> [TASK DIRECTIONS]: Make an exact copy of all the records.

> [PROVIDED DATA]:
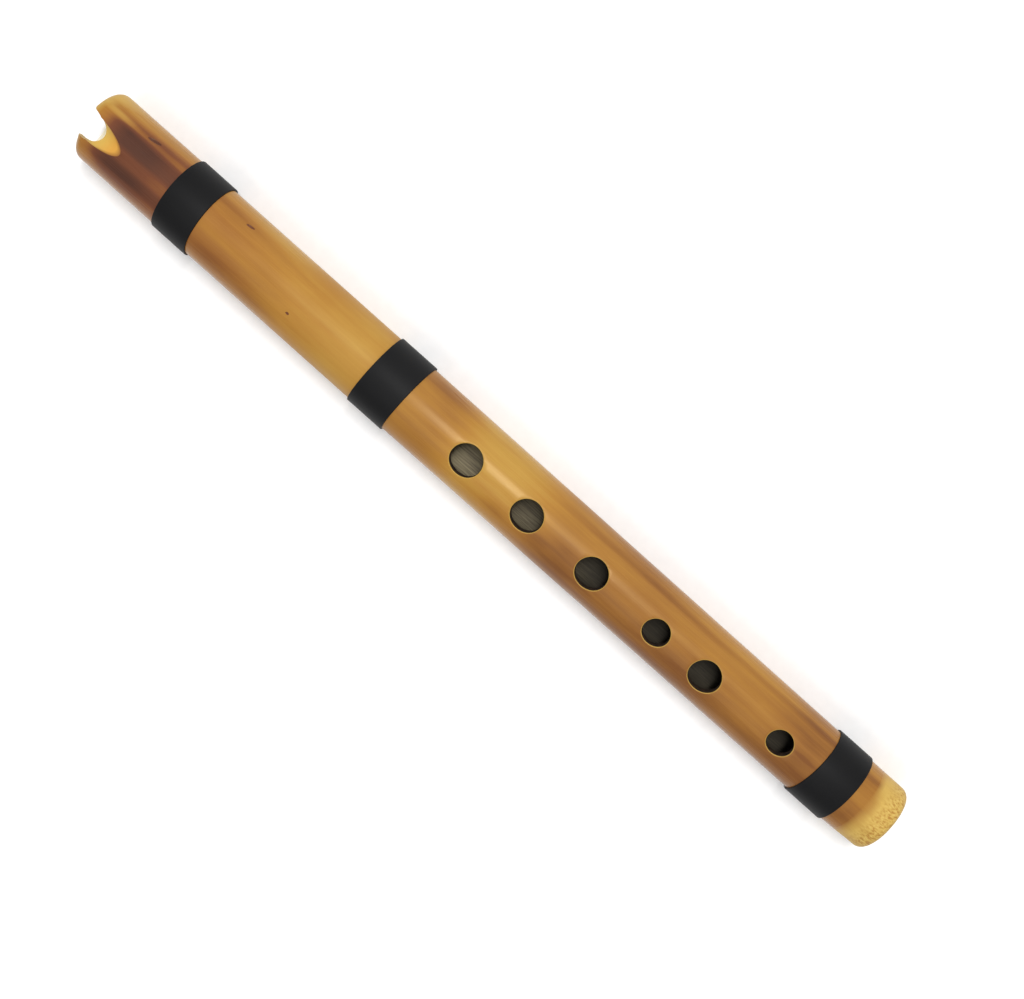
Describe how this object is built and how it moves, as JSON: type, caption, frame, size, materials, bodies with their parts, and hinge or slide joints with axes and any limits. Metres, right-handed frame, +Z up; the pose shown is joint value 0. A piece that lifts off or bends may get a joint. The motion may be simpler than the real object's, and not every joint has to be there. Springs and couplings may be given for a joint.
{
  "type": "quena",
  "caption": "End-blown notched cane flute with a bevelled mouth notch, finger holes, a thumb hole and black binding bands.",
  "frame": {"origin": "midway along the flute, under its axis, on the surface that the bands rest on", "axes": "+X along the flute from the notched head end to the foot, +Z up through the notch and finger holes, +Y across"},
  "size_m": [0.38, 0.03, 0.0299],
  "materials": {
    "cane": "clear varnish, satin, with scorched brown patches",
    "binding": "matte black"
  },
  "bodies": {
    "root": {"cane_tube": "cane", "head_band": "binding", "middle_band": "binding", "foot_band": "binding"}
  },
  "joints": []
}
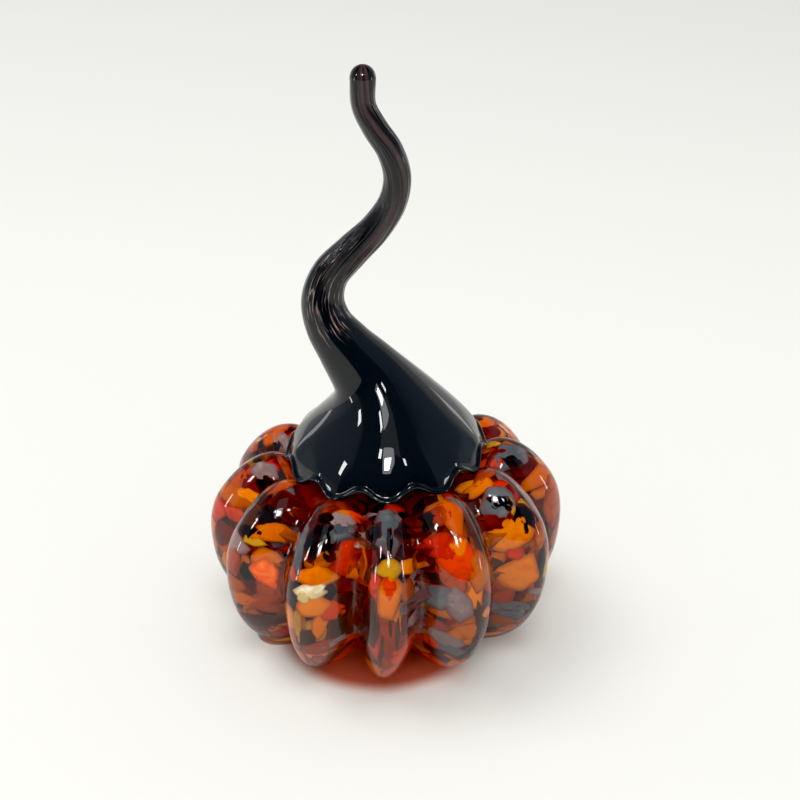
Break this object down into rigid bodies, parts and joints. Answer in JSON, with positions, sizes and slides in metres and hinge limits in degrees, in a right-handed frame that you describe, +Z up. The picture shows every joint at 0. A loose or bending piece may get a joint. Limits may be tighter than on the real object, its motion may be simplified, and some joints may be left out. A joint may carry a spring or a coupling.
{
  "type": "glass pumpkin",
  "caption": "Small ribbed art-glass pumpkin with speckled orange frit under clear glass, a pointed black glass cap and a curled black glass stem. It stands on a flat base.",
  "frame": {"origin": "centre of the flat base, on the surface that the pumpkin stands on", "axes": "+Z up through the middle of the body, -Y towards the rib crest that faces the camera in the picture, and the first bend of the stem leans to -X"},
  "size_m": [0.07, 0.07, 0.1129],
  "materials": {
    "frit_glass": "glossy",
    "black_glass": "glossy"
  },
  "bodies": {
    "root": {"pumpkin_body": "frit_glass", "stem": "black_glass"}
  },
  "joints": []
}
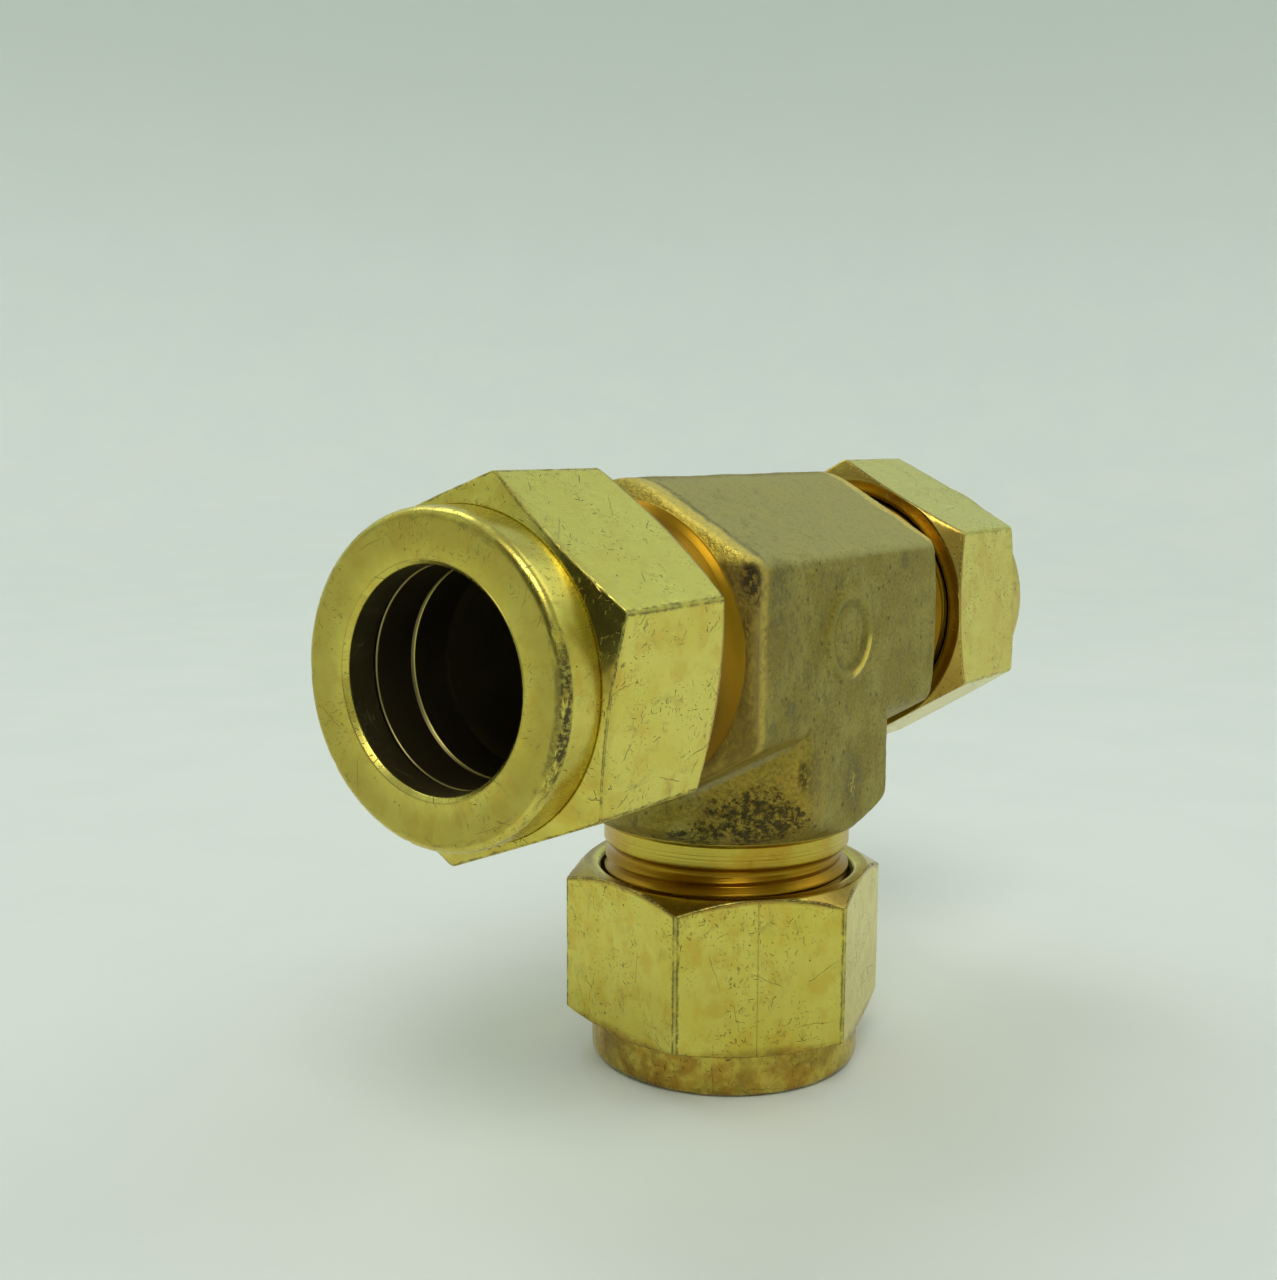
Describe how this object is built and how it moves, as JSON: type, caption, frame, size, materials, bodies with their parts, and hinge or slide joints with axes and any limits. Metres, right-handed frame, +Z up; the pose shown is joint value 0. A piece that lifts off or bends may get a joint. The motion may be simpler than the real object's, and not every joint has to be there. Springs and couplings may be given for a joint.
{
  "type": "compression tube fitting",
  "caption": "Brass union tee compression fitting: forged body with hexagonal tube nuts over front and back ferrules.",
  "frame": {"origin": "centre of the branch nut's end face, on which the tee stands; the middle of the bounding box's underside", "axes": "+Z up along the branch, from its nut towards the run; X along the run, with nut_left towards -X; the parting plane is y = 0"},
  "size_m": [0.0776, 0.0284, 0.0535],
  "materials": {
    "forged_brass": "matt, sand-textured forging, mottled with dark tarnish",
    "machined_brass": "satin machined, fine scratches and small dark specks",
    "ferrule_brass": "smooth turned"
  },
  "bodies": {
    "tee_body": {"tee_body": "forged_brass"},
    "ferrules_left": {"front_ferrule_left": "ferrule_brass", "back_ferrule_left": "ferrule_brass"},
    "ferrules_right": {"front_ferrule_right": "ferrule_brass", "back_ferrule_right": "ferrule_brass"},
    "ferrules_branch": {"front_ferrule_branch": "ferrule_brass", "back_ferrule_branch": "ferrule_brass"},
    "nut_left": {"nut_left": "machined_brass"},
    "nut_right": {"nut_right": "machined_brass"},
    "nut_branch": {"nut_branch": "machined_brass"}
  },
  "joints": [
    {"name": "nut_left_travel", "type": "slide", "parent": "tee_body", "child": "ferrules_left", "axis": [-1, 0, 0], "range_m": [0, 0.00762]},
    {"name": "nut_left_turn", "type": "hinge", "parent": "ferrules_left", "child": "nut_left", "pos_m": [-0.0388, 0, 0.0388], "axis": [-1, 0, 0], "range_deg": [0, 2160]},
    {"name": "nut_right_travel", "type": "slide", "parent": "tee_body", "child": "ferrules_right", "axis": [1, 0, 0], "range_m": [0, 0.00762]},
    {"name": "nut_right_turn", "type": "hinge", "parent": "ferrules_right", "child": "nut_right", "pos_m": [0.0388, 0, 0.0388], "axis": [1, 0, 0], "range_deg": [0, 2160]},
    {"name": "nut_branch_travel", "type": "slide", "parent": "tee_body", "child": "ferrules_branch", "axis": [0, 0, -1], "range_m": [0, 0.00762]},
    {"name": "nut_branch_turn", "type": "hinge", "parent": "ferrules_branch", "child": "nut_branch", "pos_m": [0, 0, 0], "axis": [0, 0, -1], "range_deg": [0, 2160]}
  ],
  "couplings": [
    {"joint": "nut_left_travel", "follows": "nut_left_turn", "m_per_rad": 0.00020213},
    {"joint": "nut_right_travel", "follows": "nut_right_turn", "m_per_rad": 0.00020213},
    {"joint": "nut_branch_travel", "follows": "nut_branch_turn", "m_per_rad": 0.00020213}
  ]
}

> [COMPLETED TASK]:
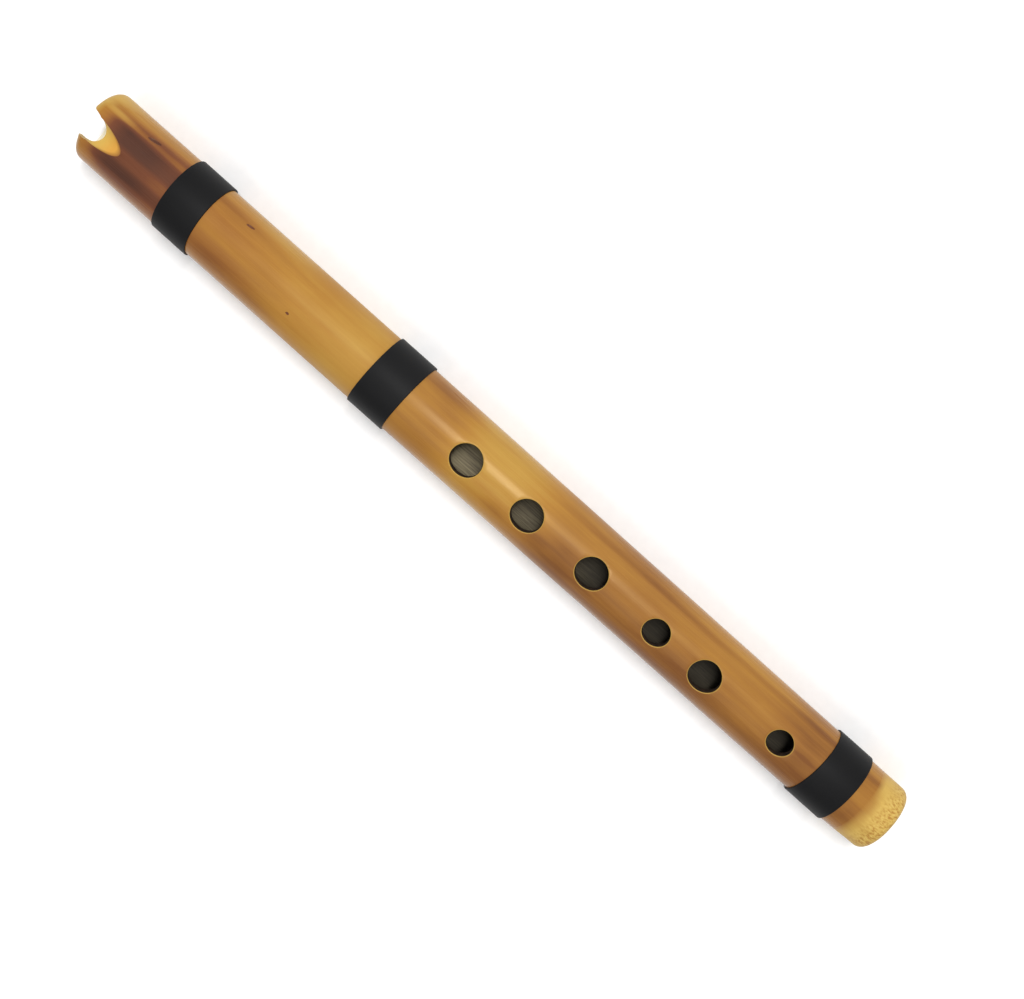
Describe how this object is built and how it moves, as JSON: type, caption, frame, size, materials, bodies with their parts, and hinge or slide joints with axes and any limits. Metres, right-handed frame, +Z up; the pose shown is joint value 0. A piece that lifts off or bends may get a joint. The motion may be simpler than the real object's, and not every joint has to be there. Springs and couplings may be given for a joint.
{
  "type": "quena",
  "caption": "End-blown notched cane flute with a bevelled mouth notch, finger holes, a thumb hole and black binding bands.",
  "frame": {"origin": "midway along the flute, under its axis, on the surface that the bands rest on", "axes": "+X along the flute from the notched head end to the foot, +Z up through the notch and finger holes, +Y across"},
  "size_m": [0.38, 0.03, 0.0299],
  "materials": {
    "cane": "clear varnish, satin, with scorched brown patches",
    "binding": "matte black"
  },
  "bodies": {
    "root": {"cane_tube": "cane", "head_band": "binding", "middle_band": "binding", "foot_band": "binding"}
  },
  "joints": []
}
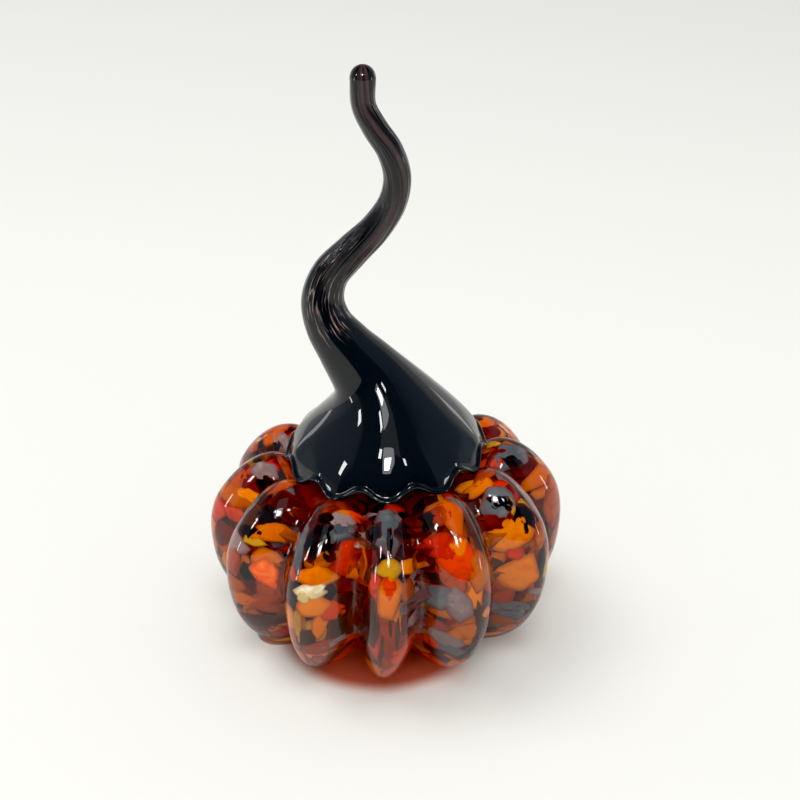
Break this object down into rigid bodies, parts and joints. Answer in JSON, with positions, sizes and slides in metres and hinge limits in degrees, in a right-handed frame that you describe, +Z up. The picture shows every joint at 0. A loose or bending piece may get a joint. Limits may be tighter than on the real object, its motion may be simplified, and some joints may be left out. A joint may carry a spring or a coupling.
{
  "type": "glass pumpkin",
  "caption": "Small ribbed art-glass pumpkin with speckled orange frit under clear glass, a pointed black glass cap and a curled black glass stem. It stands on a flat base.",
  "frame": {"origin": "centre of the flat base, on the surface that the pumpkin stands on", "axes": "+Z up through the middle of the body, -Y towards the rib crest that faces the camera in the picture, and the first bend of the stem leans to -X"},
  "size_m": [0.07, 0.07, 0.1129],
  "materials": {
    "frit_glass": "glossy",
    "black_glass": "glossy"
  },
  "bodies": {
    "root": {"pumpkin_body": "frit_glass", "stem": "black_glass"}
  },
  "joints": []
}
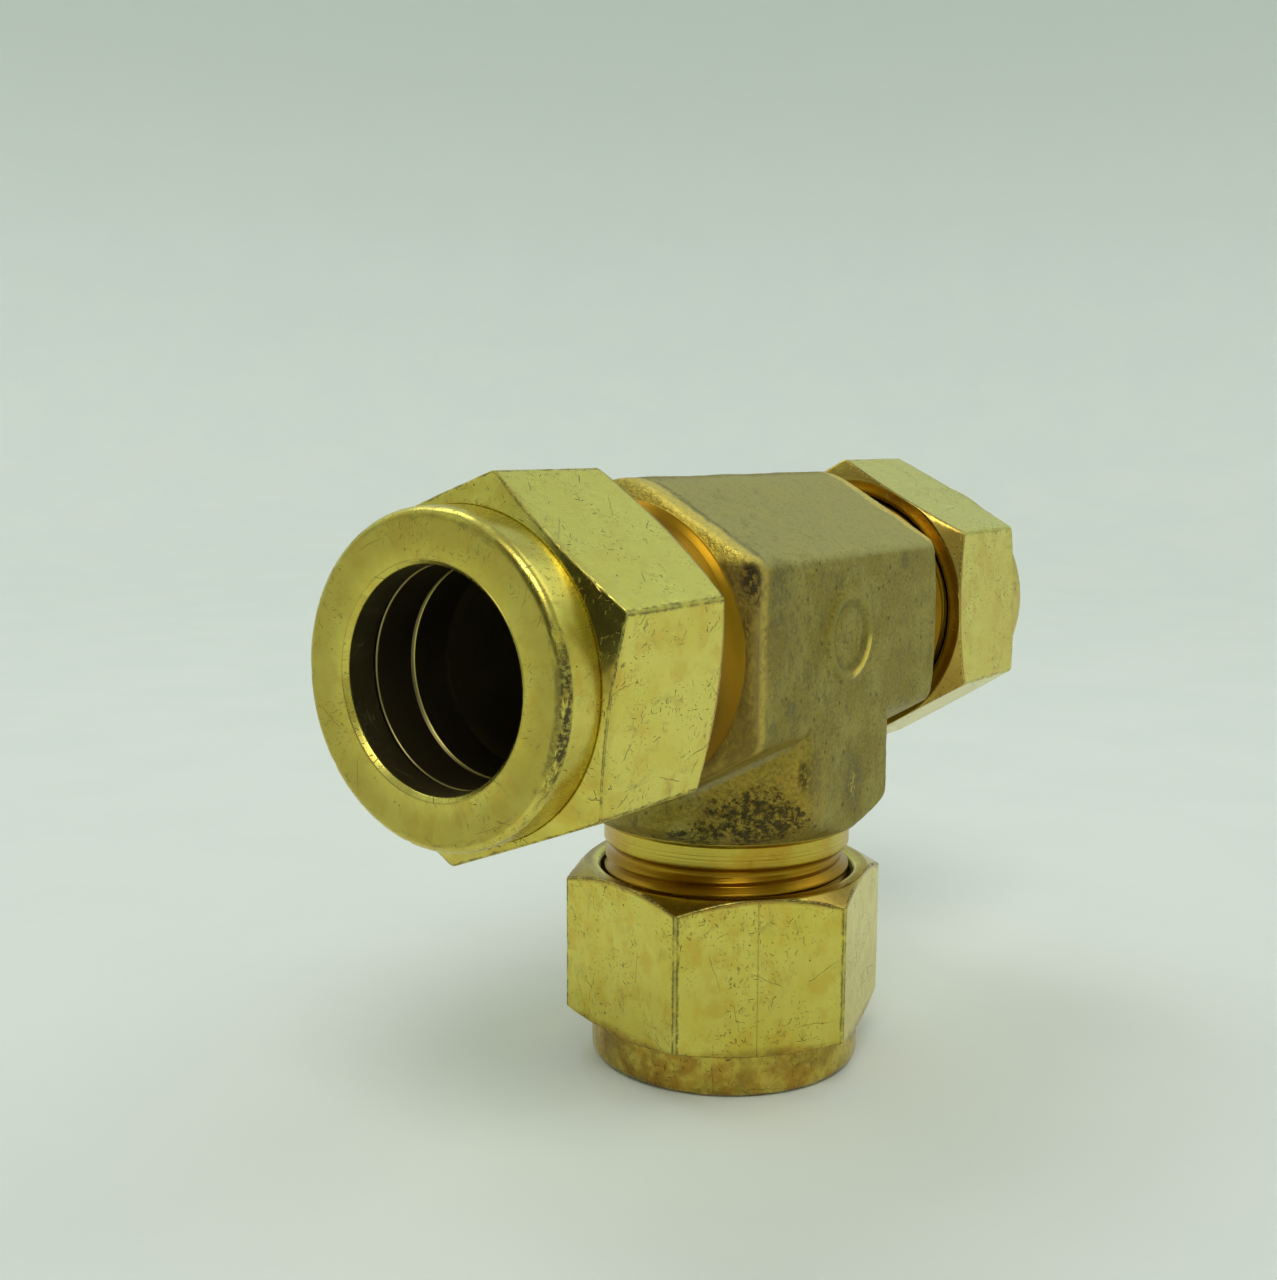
Describe how this object is built and how it moves, as JSON: type, caption, frame, size, materials, bodies with their parts, and hinge or slide joints with axes and any limits. Metres, right-handed frame, +Z up; the pose shown is joint value 0. A piece that lifts off or bends may get a joint. The motion may be simpler than the real object's, and not every joint has to be there. Springs and couplings may be given for a joint.
{
  "type": "compression tube fitting",
  "caption": "Brass union tee compression fitting: forged body with hexagonal tube nuts over front and back ferrules.",
  "frame": {"origin": "centre of the branch nut's end face, on which the tee stands; the middle of the bounding box's underside", "axes": "+Z up along the branch, from its nut towards the run; X along the run, with nut_left towards -X; the parting plane is y = 0"},
  "size_m": [0.0776, 0.0284, 0.0535],
  "materials": {
    "forged_brass": "matt, sand-textured forging, mottled with dark tarnish",
    "machined_brass": "satin machined, fine scratches and small dark specks",
    "ferrule_brass": "smooth turned"
  },
  "bodies": {
    "tee_body": {"tee_body": "forged_brass"},
    "ferrules_left": {"front_ferrule_left": "ferrule_brass", "back_ferrule_left": "ferrule_brass"},
    "ferrules_right": {"front_ferrule_right": "ferrule_brass", "back_ferrule_right": "ferrule_brass"},
    "ferrules_branch": {"front_ferrule_branch": "ferrule_brass", "back_ferrule_branch": "ferrule_brass"},
    "nut_left": {"nut_left": "machined_brass"},
    "nut_right": {"nut_right": "machined_brass"},
    "nut_branch": {"nut_branch": "machined_brass"}
  },
  "joints": [
    {"name": "nut_left_travel", "type": "slide", "parent": "tee_body", "child": "ferrules_left", "axis": [-1, 0, 0], "range_m": [0, 0.00762]},
    {"name": "nut_left_turn", "type": "hinge", "parent": "ferrules_left", "child": "nut_left", "pos_m": [-0.0388, 0, 0.0388], "axis": [-1, 0, 0], "range_deg": [0, 2160]},
    {"name": "nut_right_travel", "type": "slide", "parent": "tee_body", "child": "ferrules_right", "axis": [1, 0, 0], "range_m": [0, 0.00762]},
    {"name": "nut_right_turn", "type": "hinge", "parent": "ferrules_right", "child": "nut_right", "pos_m": [0.0388, 0, 0.0388], "axis": [1, 0, 0], "range_deg": [0, 2160]},
    {"name": "nut_branch_travel", "type": "slide", "parent": "tee_body", "child": "ferrules_branch", "axis": [0, 0, -1], "range_m": [0, 0.00762]},
    {"name": "nut_branch_turn", "type": "hinge", "parent": "ferrules_branch", "child": "nut_branch", "pos_m": [0, 0, 0], "axis": [0, 0, -1], "range_deg": [0, 2160]}
  ],
  "couplings": [
    {"joint": "nut_left_travel", "follows": "nut_left_turn", "m_per_rad": 0.00020213},
    {"joint": "nut_right_travel", "follows": "nut_right_turn", "m_per_rad": 0.00020213},
    {"joint": "nut_branch_travel", "follows": "nut_branch_turn", "m_per_rad": 0.00020213}
  ]
}